The rest of the presentation was focused on how she managed to come to terms with her situation, as well as her other life discoveries such as coming out to her parents as a lesbian, and admitting herself into outpatient treatment. In the end, Bertram managed to paint a positive picture of her life, giving hope to the students that were present.

Jay Cordova, a 28-year-old junior and psychology major, was moved by Bertram’s message of helplessness and being able to overcome it.

“I saw how she spoke about how she had a lot of people that were allies, very helpful to her,” Cordova said. “A lot of stigma you see in the media, you feel like no one is going to respond well to you; they’re going to reject you. But it helped hearing someone who had this really long journey and come out on top.”

Another student present for the event was Nicole Touchette, a senior social work major who also is a Peer Health Educator. She said that Bertram’s speech spoke volumes to her, and gave strength.

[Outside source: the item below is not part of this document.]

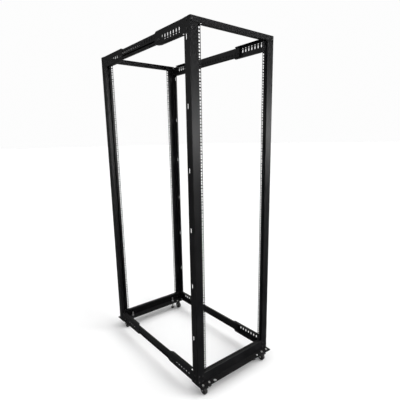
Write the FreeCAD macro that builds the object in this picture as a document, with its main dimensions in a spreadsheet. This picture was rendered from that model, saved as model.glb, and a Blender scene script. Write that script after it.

“On a personal level, being someone that advocates for reducing stigma, not just around campus but everyday life, it’s really empowering to know there are people out there who are doing this, that are willing to open up and tell their stories,” Touchette said.

For Bertram, however, the ultimate victory is when she hears other people’s stories and seeing them recover.

“When people tell me their stories, it gives me hope that we’re approaching a time where there will be campuses that are not like the one I went to, where no one wants to talk about it,’ Bertram said. “It’ll be an open conversation that isn’t saddled with judgment and stigma.”